My new team and I took the court and succeeded in winning a hard-fought first game. My shot was a little rusty, but my ball-handling skills allowed me to get as close to the hoop as I wanted, so I could at least draw some defense and open up shots for my teammates. This collection of guys was much better than the week prior. I had to get use to the fact that when the defensive team rebounds a shot here, they only have to take it back outside the trapezoid shaped lane, this includes towards the sidelines. I’ve always grown up playing that you must take it out to the top of the key. This new rule cost my guys a few points and the Germans loved catching me at it. Its ok, I got them back in spades several times and shut down their hottest shooting threat. I had watched this guy warm up and he was pretty good, but I had wondered what he would do if he had someone on him who could play defense, other than the “matador” style I had seen in Europe thus far. My thoughts proved correct. He could not get around when I shut off his strong hand, and it drove him nuts that I actually moved my feet on defense. He was left to pass the ball to teammates who couldn’t or wouldn’t shoot from outside. They tried running a few screens for him, but the guys on my team knew exactly what to do without any translation, when I hollered out “switch!”

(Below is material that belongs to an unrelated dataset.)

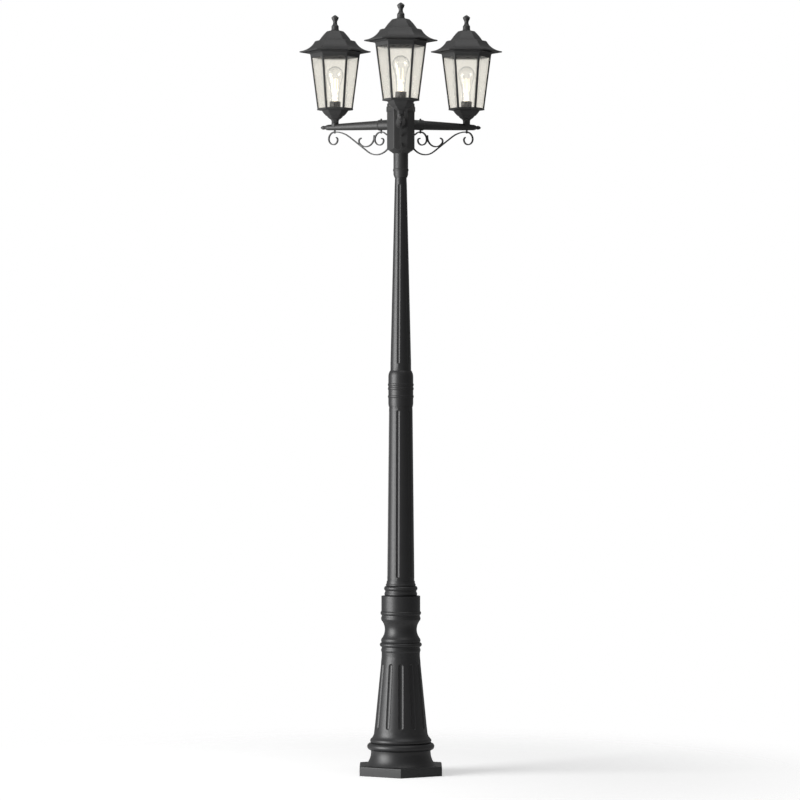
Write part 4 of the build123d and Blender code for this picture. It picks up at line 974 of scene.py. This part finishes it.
c_middle = inner_middle + beside_run + run_way * (
    sqrt(along_run**2 - beside_run.length**2 + from_curl**2) - along_run
)
to_curl = inner_middle - c_middle
c_start = degrees(atan2(to_curl.y, to_curl.x)) % 360 - c_scroll_past_curl
c_turn = (degrees(sweep_angle) - 90) % 360 + c_scroll_past_run - c_start

for arm in arm_angles:
    outer_curl = Bar(outer_top, 0)
    for radius, turn in zip(outer_curl_radii, outer_curl_turns):
        outer_curl.bend(radius, -turn)
    long_s = Bar(outer_top, 180).bend(upper_sweep, degrees(sweep_angle))
    long_s.run((run_high - run_low).length)
    long_s.bend(lower_sweep, -degrees(sweep_angle) - hub_turn)
    inner_curl = Bar(stem_top, inner_stem_slope)
    for radius, turn in zip(inner_curl_radii, inner_curl_turns):
        inner_curl.bend(radius, -turn)
    stem = Bar(stem_top, inner_stem_slope + 180).run(stem_length)
    c_scroll = Bar(c_middle + way(radians(c_start)) * c_scroll_radius, c_start + 90)
    c_scroll.bend(c_scroll_radius, c_turn).bend(c_hook_radius, c_hook_turn)
    scroll = bmesh.new()
    for bar in (outer_curl, long_s, inner_curl, stem, c_scroll):
        bmesh.ops.recalc_face_normals(bar.mesh, faces=bar.mesh.faces)
        soften(bar.mesh, bar_edge, sharper_than=40, segments=2)
        join(scroll, bar.mesh)
    scroll = to_arm(scroll, arm)
    finished(scroll, f"{arm}_scroll_bars", f"{arm}_scroll", "coated_steel", sand_powder_coat)

# Each bracket hangs on two black button-head screws, driven up into the bosses.


def button_screw(head_radius, head_height, shank_radius, shank_length):
    """Screw down -Z from under its head, with a hexagon socket in its rounded head."""
    edge = head_height * 0.6
    socket = head_radius * 0.45
    side = (head_radius, head_height - edge)
    made = spun(
        [
            (0, -shank_length),
            (shank_radius - 0.0003, -shank_length),
            (shank_radius, 0.0004 - shank_length),
            (shank_radius, 0),
            (head_radius, 0),
            side,
            *arc(side, (head_radius * 0.68, head_height), leaving=(0, 1), steps=5),
        ],
        36,
        closed=False,
    )
    join(
        made,
        hexagonal(
            [(socket, head_height), (socket, head_height * 0.35), (0, head_height * 0.25)],
            closed=False,
        ),
    )
    cover(made, head_height)
    return made


screw_head = (0.0031, 0.0026)
screw_radius = 0.0016
screws = bmesh.new()
for arm in arm_angles:
    for reach, bar_top, tip_level in (
        (outer_screw_reach, outer_bar_top, -0.0076),
        (inner_screw_reach, inner_bar_top, -0.0104),
    ):
        head_level = -bar_top - bar_thickness
        screw = button_screw(*screw_head, screw_radius, tip_level - head_level)
        bmesh.ops.rotate(screw, verts=screw.verts, matrix=Matrix.Rotation(pi, 3, "X"))
        join(screws, to_arm(move_out(screw, 0, reach, head_level), arm))
finished(screws, "bracket_screws", "scroll_screws", "black_screws", black_zinc)

# ------------------------------------------------------------------ lantern bowls
# Cast hexagonal cup with a moulded step and a narrow neck. A hollow nipple through its floor
# holds it down on the arm's pad.

lantern_foot = arm_axis + pad_height


def to_lantern(mesh, arm, level=0.0):
    """Lift a piece of a lantern to its place. A side of every lantern faces the same way."""
    return move_out(mesh, arm_angles[arm], arm_reach, lantern_foot + level)


bowl_neck = (0.0095, 0.005)  # reach of a side and height, up the outside of the cup
bowl_throat = (0.0145, 0.0135)
bowl_step = (0.0213, 0.022)
bowl_step_width = 0.002
bowl_middle = (0.0307, 0.031)
bowl_rim = (0.0355, 0.0395)
bowl_wall = 0.0032
bowl_floor = 0.014


def arc_through(start, middle, end, steps=8):
    """Points on the arc from start through middle to end, without its start."""
    to_start, to_end = Vector(start) - Vector(middle), Vector(end) - Vector(middle)
    side = 1 if to_start.x * to_end.y < to_start.y * to_end.x else -1
    half_chord = (to_end - to_start).length / 2
    bulge = side * half_chord * tan((pi - to_start.angle(to_end)) / 2)
    return arc(start, end, bulge, steps=steps)


for arm in arm_angles:
    step_out = (bowl_step[0] + bowl_step_width, bowl_step[1])
    bowl = hexagonal(
        [
            (0, 0),
            (bowl_neck[0], 0),
            bowl_neck,
            *arc(bowl_neck, bowl_throat, leaving=(0, 1), steps=5),
            *arc(bowl_throat, bowl_step, 0.0009, steps=4),
            step_out,
            *arc_through(step_out, bowl_middle, bowl_rim, steps=7),
            (bowl_rim[0] - bowl_wall, bowl_rim[1]),
            (bowl_step[0] - bowl_wall, bowl_step[1]),
            (bowl_throat[0] - bowl_wall, bowl_floor),
            (0, bowl_floor),
        ],
        closed=False,
    )
    soften(bowl, 0.0006, sharper_than=34, segments=2)
    finished(to_lantern(bowl, arm), f"{arm}_lantern_bowl", f"{arm}_bowl", *sand)

# ------------------------------------------------------------------ lantern cages
# Die-cast frame: a floor plate, six upright angle posts that lean out, and a coved head ring
# that the roof sits on. The windows are open, and the glass stands behind their edges.

plate_low = 0.0395
cage_low = 0.0435
cage_top = 0.206
rim_top = 0.2155
plate_corner = 0.0545
cage_low_corner = 0.054
cage_high_corner = 0.075
cage_high_flat = cage_high_corner * flat_ratio
cage_middle = (cage_low + cage_top) / 2
cage_lean = (cage_high_corner - cage_low_corner) / (cage_top - cage_low)
rim_flat = 0.0727
rim_lip = 0.0025
rim_land = 0.0095
cage_wall = 0.0026
corner_flange = 0.0063
bottom_rail = 0.002
top_rail = 0.007
plate_hole = 0.024

for arm in arm_angles:
    cage = bmesh.new()
    bmesh.ops.create_cone(
        cage,
        cap_ends=False,
        segments=6,
        radius1=cage_low_corner,
        radius2=cage_high_corner,
        depth=cage_top - cage_low,
        matrix=Matrix.Translation((0, 0, cage_middle)) @ Matrix.Rotation(radians(30), 4, "Z"),
    )
    bmesh.ops.inset_individual(cage, faces=cage.faces[:], thickness=corner_flange)
    window_low, window_high = cage_low + bottom_rail, cage_top - top_rail
    windows = [
        face
        for face in cage.faces
        if all(cage_low + same_level < vert.co.z < cage_top - same_level for vert in face.verts)
    ]
    for face in windows:
        away = Vector((face.normal.x, face.normal.y, 0)).normalized()
        along = Vector((-away.y, away.x, 0))
        for vert in face.verts:
            level = window_high if vert.co.z > cage_middle else window_low
            grown = cage_lean * (level - vert.co.z)  # growth of the corners' radius
            hand = 1 if vert.co.dot(along) > 0 else -1
            vert.co += (away * flat_ratio + along * hand / 2) * grown
            vert.co.z = level
    bmesh.ops.delete(cage, geom=windows, context="FACES_ONLY")
    bmesh.ops.recalc_face_normals(cage, faces=cage.faces)
    bmesh.ops.solidify(cage, geom=cage.faces[:], thickness=cage_wall)
    bmesh.ops.recalc_face_normals(cage, faces=cage.faces)
    soften(cage, 0.0004, sharper_than=40, segments=2)
    ring = hexagonal(
        [
            (cage_high_flat, cage_top),
            *arc(
                (cage_high_flat, cage_top),
                (rim_flat, rim_top - rim_lip),
                leaving=(cage_lean * flat_ratio, 1),
                steps=7,
            ),
            (rim_flat, rim_top),
            (rim_flat - rim_land, rim_top),
            (cage_high_flat - cage_wall, cage_top),
        ]
    )
    soften(ring, 0.0005, sharper_than=40, segments=2)
    join(cage, ring)
    plate = bmesh.new()
    for level in (plate_low, cage_low):
        for radius, segments in ((plate_corner, 6), (plate_hole, 48)):
            bmesh.ops.create_circle(
                plate,
                cap_ends=False,
                radius=radius,
                segments=segments,
                matrix=Matrix.Translation((0, 0, level)) @ Matrix.Rotation(radians(30), 4, "Z"),
            )
    plate.edges.ensure_lookup_table()
    rings = [plate.edges[0:6], plate.edges[6:54], plate.edges[54:60], plate.edges[60:108]]
    for first, second in ((0, 1), (1, 3), (3, 2), (2, 0)):
        bmesh.ops.bridge_loops(plate, edges=rings[first] + rings[second])
    bmesh.ops.recalc_face_normals(plate, faces=plate.faces)
    join(cage, plate)
    finished(to_lantern(cage, arm), f"{arm}_lantern_cage", f"{arm}_cage", *sand)

# Three zinc-plated button-head screws hold each cage's floor down on its bowl.
cage_screw_circle = 0.0285
cage_screw_head = (0.0036, 0.0022)
cage_screw_radius = 0.002
cage_screw_length = 0.009
screws = bmesh.new()
for arm in arm_angles:
    for turn in (30, 150, 270):
        screw = button_screw(*cage_screw_head, cage_screw_radius, cage_screw_length)
        move_out(screw, arm_angles[arm] + turn, cage_screw_circle, cage_low)
        join(screws, to_lantern(screw, arm))
finished(screws, "floor_screws", "cage_screws", "zinc_steel", zinc_plate)

# ------------------------------------------------------------------ panes
# Six trapezoid panes of drawn glass to a lantern, 3 mm thick, faintly ivory and with a soft
# upright ripple about 6 mm wide.

wave_depth = 0.0002


def glass(name, colours, roughness, ior, wave, stretch=(1, 1, 1)):
    """Clear glass with shallow waves of a width in metres."""
    clear = {"IOR": ior, "Transmission Weight": 1}
    return moulded(name, colours, roughness, wave, wave_depth, 1, stretch, **clear)


drawn_glass = glass("drawn_glass", ("#f7f5ef", "#fbf9f4"), 0.14, 1.5, 0.006, (1, 1, 0.06))
rework([f"{arm}_panes" for arm in arm_angles], drawn_glass)

# ------------------------------------------------------------------ roofs
# Die-cast hexagonal roof: a hollow-curved brim, a moulded terrace and a domed crown, with a
# skirt that drops into the cage. It lifts off to change the bulb.

roof_seat = 0.2158
brim_flat = 0.0935
brim_low = roof_seat - 0.001
brim_edge = 0.0035
flare_radius = 0.0507  # the hollow sweep of the brim
shoulder = (0.0536, roof_seat + 0.0318)
terrace = (0.051, roof_seat + 0.034)
dome_low = (0.0415, roof_seat + 0.036)
dome_middle = (0.0316, roof_seat + 0.0512)
dome_high = (0.0217, roof_seat + 0.0632)
crown = (0.0122, roof_seat + 0.0657)
roof_wall = 0.003
skirt_flat = 0.062
skirt_low = roof_seat - 0.0075
roof_land = 0.0045
brim_top = Vector((brim_flat, brim_low + brim_edge))
flare_chord = Vector(shoulder) - brim_top
flare_middle = (brim_top + Vector(shoulder)) / 2 + Vector(
    (flare_chord.y, -flare_chord.x)
).normalized() * sqrt(flare_radius**2 - flare_chord.length_squared / 4)


def flare(start, end, inset=0.0, steps=8):
    """Points on the brim's sweep between two distances from the axis, or that far beneath it."""
    points = []
    for step in range(steps + 1):
        reach = start + (end - start) * step / steps
        drop = sqrt((flare_radius + inset) ** 2 - (flare_middle.x - reach) ** 2)
        points.append((reach, flare_middle.y - drop))
    return points


for arm in arm_angles:
    roof = hexagonal(
        [
            (brim_flat, brim_low),
            *flare(brim_flat, shoulder[0], steps=12),
            terrace,
            dome_low,
            *arc_through(dome_low, dome_middle, dome_high, steps=10),
            crown,
            (0, crown[1]),
            (0, crown[1] - roof_wall),
            (dome_high[0] - roof_wall, crown[1] - roof_wall),
            (dome_middle[0] - roof_wall, dome_middle[1] - roof_wall / 2),
            (dome_low[0] - roof_wall, dome_low[1] - roof_wall),
            *flare(shoulder[0] - roof_wall / 2, skirt_flat - roof_wall, roof_wall, 4),
            (skirt_flat - roof_wall, skirt_low),
            (skirt_flat, skirt_low),
            (skirt_flat, roof_seat),
            (skirt_flat + roof_land, roof_seat),
            *flare(skirt_flat + roof_land, brim_flat - roof_wall, roof_wall, 6),
            (brim_flat - roof_wall, brim_low),
        ]
    )
    soften(roof, 0.0007, sharper_than=28, segments=2)
    roof = to_lantern(roof, arm)
    finished(roof, f"{arm}_lantern_roof", f"{arm}_roof", *sand, body=f"{arm}_roof_body")

# ------------------------------------------------------------------ roof finials
# Small turned casting screwed into the crown: a drum, a neck, and a cup with a pointed lid. It
# lifts with the roof.

finial_foot = roof_seat + 0.0657
finial_seat = (0.0122, 0)
drum_low = (0.011, 0.0045)
drum_high = (0.011, 0.0115)
drum_shoulder = (0.0092, 0.015)
finial_neck = 0.0062
finial_cup = (0.0094, 0.0325)
lid_low = (0.0111, 0.038)
lid_edge = (0.0111, 0.0392)
lid_top = (0.0016, 0.0462)
finial_peak = (0, 0.047)

for arm in arm_angles:
    neck_bulge = finial_neck - (finial_cup[0] + drum_shoulder[0]) / 2
    finial = spun(
        [
            (0, 0),
            finial_seat,
            drum_low,
            drum_high,
            *arc(drum_high, drum_shoulder, leaving=(0, 1), steps=4),
            *arc(drum_shoulder, finial_cup, neck_bulge, steps=12),
            lid_low,
            lid_edge,
            *arc(lid_edge, lid_top, leaving=(-1, 1), steps=6),
            finial_peak,
        ],
        48,
        closed=False,
    )
    finial = to_lantern(finial, arm, finial_foot)
    finished(finial, f"{arm}_roof_finial", f"{arm}_finial", *sand, body=f"{arm}_roof_body")

# ------------------------------------------------------------------ lampholders and bulbs
# A black thermoset holder, and a clear bulb with a nickel-plated cap, whose coated rods glow on
# a pale glass stem.

thermoset = moulded("black_thermoset", ("#38383a", "#444446"), 0.4, 0.003, 0.00003)
rework([f"{arm}_lampholder" for arm in arm_angles], thermoset)

nickel = metal("nickel_plate", ("#c9c6bf", "#bdb9b0"), 0.004, 2, 0.25)
rework([f"{arm}_bulb_cap" for arm in arm_angles], nickel)
blown_glass = glass("blown_glass", ("#ffffff", "#ffffff"), 0.02, 1.48, 0.02)
rework([f"{arm}_bulb_globe" for arm in arm_angles], blown_glass)

rod_glow = 1.2
glowing_rods, tree, shader = new_material("glowing_rods")
colour = tone(tree, noise(tree, 0.0015, 1), ("#fff6dc", "#fffaf0"))
light = {"Emission Color": colour, "Emission Strength": rod_glow}
wire(tree, shader, {"Base Color": colour, "Roughness": 0.5, **light})
rework([f"{arm}_bulb_stem" for arm in arm_angles], glowing_rods)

The game helped beat some rust off of me and it was good exercise on a nice sunny day. I even made some friends with some guys who said they would come back next weekend to play. I think it would be nice to get some consistency playing hoops again. The nicest thing that occurred was when one of the German guys on my team, hearing that I did not bring a basketball with me, offered and then gave me one of his basketballs to keep. He said it was rough and worn, but if I wanted it I could have it. I thought this was great and I thanked him immensely. So now I have a basketball, a place to play, and some newfound friends who enjoy the game like I do. Hopefully this will be a good sign of things to come.